During 1982-83 to 2011-12, horticulture production went up every decade. But the wholesale prices of produce dipped after 2004-05. Every year, farmers lose around Rs 63,000 crore for not being able to sell their produces for which they have already made investments. Just to make sense of this staggering figure: This amounts to 70 per cent of the investment required for making available cold-chain infrastructures essential for avoiding post-harvest losses.

But, his inquisition on the corporate sector not investing on agriculture has some doubts. If one considers only corporate houses/private industrial ventures, they are a booming group of private concerns. They drive India’s farm mechanical sector; the seed sector and also have significant investments on horticulture related and food processing sector. Yes, these businesses have huge potential to be exploited.

But, agriculture is a private business. One may argue it is the country’s largest private entrepreneur venture of over Rs. 26 lakh crore turnovers/year.

More to it, the agriculture sector has been sustaining on private investments, mostly from the debt-ridden farmers. During 2011-12 and 2014-15, gross capital formation in agriculture in fact dipped: from Rs. 2, 74,432 crore to Rs. 2, 54, 495 crore. Out of this private contribution to this was Rs. 2, 38,717 crore in 2011-12 and Rs. 2, 20,434 in 2014-15. Public contribution was just Rs. 35,715 crore in 2011 and Rs. 36,061 crore in 2014. The share of public investment in gross capital formation has in fact dipped to extremely low level. This indicates governments’ spending in the sector, particularly on capital investments, is coming down.

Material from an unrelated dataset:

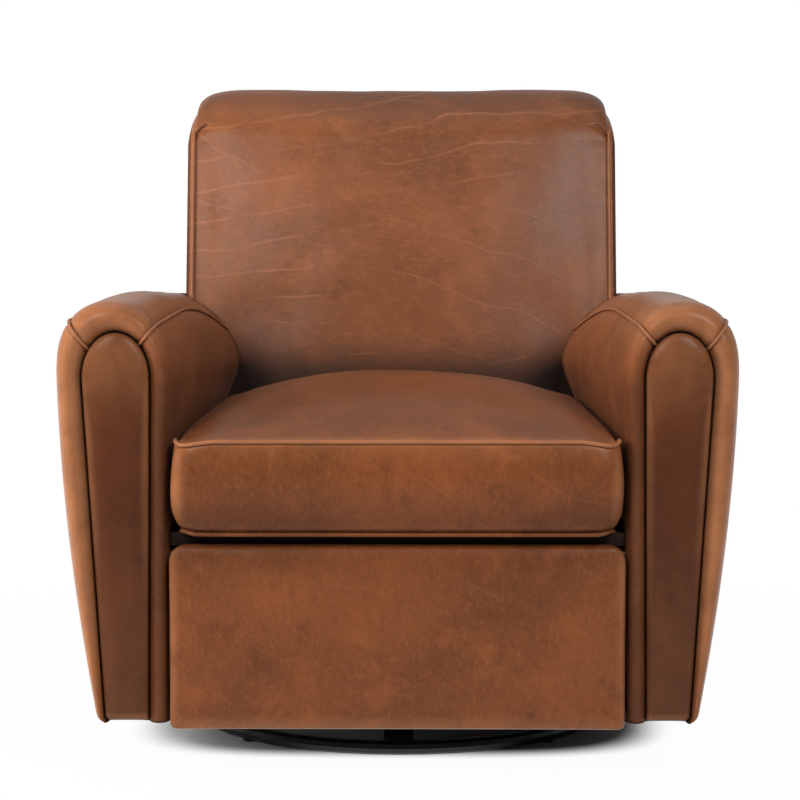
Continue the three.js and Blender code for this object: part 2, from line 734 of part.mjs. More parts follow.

Not only this, farmers have to make the most of investment to fulfil Modi’s promise of doubling of farmers’ income by 2022.

The government-appointed Committee on Doubling Farmers’ Income, led by Ashok Dalwai, feels that the target is achievable. According to the report, real income from farming — around 60 per cent of a farmer’s total income — has to be doubled (as targeted for 2022). If achieved, this will change the ratio of a farmer’s income from farm and non-farm sources — from 60:40 at present to 70:30 in 2022.

But, the committee’s estimate of costs involved, both government and private, has some insights on how or whether private participation can help farmers’ income doubling.

While estimating the required investment, the committee has assumed that the sector’s growth rate from 2015-16 will remain constant till 2022 and increase the farmers’ income by 9.23 per cent every year.

For this to happen, the farmers need to invest Rs 46,299 crore (at 2005-05 price) in the next five years. Farmers invested Rs 29,559 crore in 2015-16. For the government, the expenditure or investment has to be Rs 1, 02,269 crore, up from Rs 64,022 crore in 2015-16.

Now, supposing the government giving a fillip to food processing and bringing in massive private investments in agriculture sector, what incentives the government would offer to them? Modi has just said that government would incentivise.

But if the bulk of the private investment is from farmers, what incentives they should be offered to continue farming. This needs to be charted out as the corporate sector features mostly after the harvests, and mostly in processing or creating storages.

This brings the debate to where governments have left, now and as well as earlier: what would be the government’s role in it, then?